[Math] density of 3D Gaussian distribution

probability

For a 2D Gaussian distribution with
$$ \mu = \begin{pmatrix} \mu_x \\ \mu_y \end{pmatrix}, \quad \Sigma = \begin{pmatrix} \sigma_x^2 & \rho \sigma_x \sigma_y \\ \rho \sigma_x \sigma_y & \sigma_y^2 \end{pmatrix},
$$
its probability density function is
$$
f(x,y) = \frac{1}{2 \pi \sigma_x \sigma_y \sqrt{1-\rho^2}} \exp\left( -\frac{1}{2(1-\rho^2)}\left[ \frac{(x-\mu_x)^2}{\sigma_x^2} + \frac{(y-\mu_y)^2}{\sigma_y^2} – \frac{2\rho(x-\mu_x)(y-\mu_y)}{\sigma_x \sigma_y} \right] \right),
$$

I was wondering if there is also a similarly clean formula for 3D Gaussian distribution density?

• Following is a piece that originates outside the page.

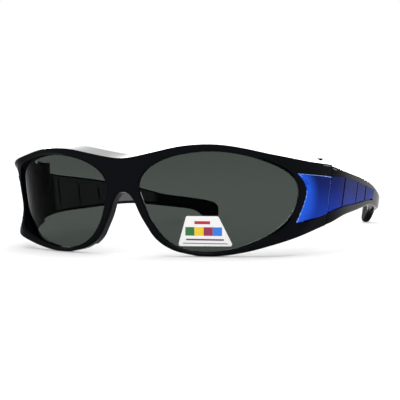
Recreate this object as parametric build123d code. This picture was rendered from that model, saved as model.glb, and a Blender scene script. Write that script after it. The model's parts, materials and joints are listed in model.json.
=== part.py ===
from build123d import *
import os
from math import atan2, cos, degrees, hypot, radians, sin, tan

# Fitover sunglasses: a wrap front that goes over ordinary glasses, two tinted lenses in grooved
# rims, two folding temples on screwed knuckle hinges, and coloured inlays along the sides.
# Millimetres. X runs across the face, Y from the front to the ear, Z is up.
# A station is a signed run along the outer face, measured from the middle of the bridge.
# The wearer's left side is +X.

# Plan of the outer face, one half, seen from above
front_radius = 168.0
front_run = 45.0
corner_radius = 38.0
corner_run = 38.0
side_radius = 50.0
side_run = 20.0
temple_radius = 745.0
temple_run = 72.0
tail_radius = 90.0
tail_run = 43.0

# Whole frame
frame_height = 42.3
lean_height = 23.2
lean_angle = 7.5
wall_thickness = 3.6
seam_station = 88.0
seam_gap = 0.3
view_turn = 28.0
side_turn = 90.0
overrun = 6.0

# Brow ledge and nose flanges
ledge_depth = 7.0
ledge_thickness = 2.2
brow_rise = 13.0
flange_depth = 5.5
flange_thickness = 2.2
flange_fade = 0.6
nose_flare = 1.5
nose_half_span = 35.0
bridge_height = 17.8

# Lens and its groove
lens_near_station = 8.0
lens_span = 63.3
lower_rim = 1.8
upper_rim = 2.5
lens_thickness = 1.4
lens_lip = 1.1
lens_bite = 0.9
lens_clearance = 0.1
lip_bevel = 0.8

# Side inlays
inlay_front_station = 75.0
inlay_rear_station = 159.0
inlay_pocket_depth = 1.0
inlay_clearance = 0.1
inlay_proud = 0.2
groove_depth = 0.6
groove_width = 1.0
wide_groove_width = 1.6
tile_margin = 0.7

# Rounding of the plastic edges
temple_edge_radius = 1.3
front_edge_radius = 0.9

# Label on the left lens
sticker_station = 23.2
sticker_low = 3.8
sticker_run = 22.4
sticker_height = 11.6
sticker_corner = 0.8
sticker_thickness = 0.15
sticker_gap = 0.02

# Hinge
hinge_inset = 6.6
knuckle_radius = 2.1
knuckle_length = 4.9
knuckle_gap = 0.12
hinge_drop = 4.7
lug_run = 7.0
lug_step = 2.5
lug_bite = 1.2
screw_radius = 0.75
screw_fit = 0.05
screw_head_radius = 1.35
screw_head_height = 1.1
screw_tip = 0.8
knuckle_relief = 0.35

stretches = [
    (front_radius, front_run),
    (corner_radius, corner_run),
    (side_radius, side_run),
    (temple_radius, temple_run),
    (tail_radius, tail_run),
]
temple_end_station = sum(length for radius, length in stretches)
front_end_station = seam_station - seam_gap / 2
temple_start_station = seam_station + seam_gap / 2
arch_height = frame_height - bridge_height
lens_height = frame_height - lower_rim - upper_rim
hinge_top = frame_height - hinge_drop
reach = frame_height + overrun
sight_distance = seam_station + 2 * overrun
sight_run = sight_distance + 3 * overrun

# Levels of the front's outer skin: height, and corner radius as a share of the largest that fits
skin_shares = [
    (-0.142, 0.52), (0.05, 0.54), (0.22, 0.47), (0.36, 0.80), (0.50, 0.86), (0.72, 0.86),
    (0.85, 0.70), (1.142, 0.66),
]

# Outlines on the outer face, as shares of the station and of the height that they follow
brow_shares = [
    (0.0, 0.887), (0.057, 0.896), (0.114, 0.916), (0.182, 0.943), (0.273, 0.979), (0.375, 0.999),
    (0.477, 0.993), (0.591, 0.955), (0.75, 0.894), (0.886, 0.846), (1.0, 0.822), (1.05, 0.809),
]
notch_shares = [
    (0.0, 1.0), (0.045, 0.992), (0.082, 0.972), (0.12, 0.905), (0.143, 0.812), (0.2, 0.604),
    (0.268, 0.445), (0.326, 0.306), (0.409, 0.2), (0.506, 0.122), (0.626, 0.061), (0.8, 0.016),
    (1.0, 0.0),
]
lower_shares = [
    (0.398, 0.0), (0.457, 0.005), (0.525, 0.024), (0.6, 0.054), (0.686, 0.102), (0.783, 0.158),
    (0.874, 0.210), (0.955, 0.255), (1.0, 0.276), (1.05, 0.296),
]
lens_shares = [
    (0.0, 0.668), (0.05, 0.810), (0.12, 0.886), (0.21, 0.944), (0.345, 0.987), (0.468, 1.0),
    (0.59, 0.984), (0.70, 0.945), (0.813, 0.880), (0.924, 0.788), (0.985, 0.685), (1.0, 0.574),
    (0.980, 0.430), (0.930, 0.310), (0.850, 0.208), (0.714, 0.095), (0.583, 0.029),
    (0.469, 0.0), (0.325, 0.010), (0.226, 0.058), (0.153, 0.134), (0.095, 0.239), (0.05, 0.366),
    (0.016, 0.530),
]
temple_section_shares = [
    (0.4, 0.278, 0.822, 1.0), (0.440, 0.314, 0.797, 1.0), (0.477, 0.348, 0.775, 0.97),
    (0.556, 0.385, 0.745, 0.94), (0.634, 0.416, 0.709, 0.92), (0.731, 0.435, 0.650, 0.89),
    (0.796, 0.416, 0.589, 0.89), (0.852, 0.392, 0.541, 0.89), (0.907, 0.364, 0.511, 0.92),
    (0.940, 0.322, 0.489, 0.94), (0.958, 0.260, 0.478, 0.97), (0.977, 0.217, 0.459, 0.97),
    (0.991, 0.227, 0.430, 0.92), (0.999, 0.267, 0.392, 0.78),
]
inlay_top_shares = [(0.4, 0.722), (0.463, 0.716), (0.56, 0.678), (0.639, 0.641), (0.736, 0.603)]
inlay_low_shares = [(0.4, 0.376), (0.463, 0.433), (0.56, 0.459), (0.639, 0.482), (0.736, 0.487)]
inlay_front_shares = [
    (0.960, 0.748), (0.994, 0.672), (1.006, 0.620), (1.011, 0.560), (1.006, 0.490), (0.988, 0.392),
    (0.962, 0.303),
]
groove_shares = [0.459, 0.555, 0.633]
sticker_shares = [(0.0, 0.0), (1.0, 0.02), (0.75, 1.0), (0.176, 1.0)]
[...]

What is it?

Thanks and regards!


EDIT:

What I ask is after taking the inverse of the covariance matrix, if the density has a clean form just as in 2D case?

Best Answer

There is a standard, general formula for the density of the joint normal (or multivariate normal) distrubution of dimension $n$, provided that the ($n \times n$) covariance matrix $\Sigma$ is non-singular (see, e.g., this or this). In particular, you can apply for $n=3$. When the covariance matrix is singular, the distribution is expressed in terms of the characteristic function.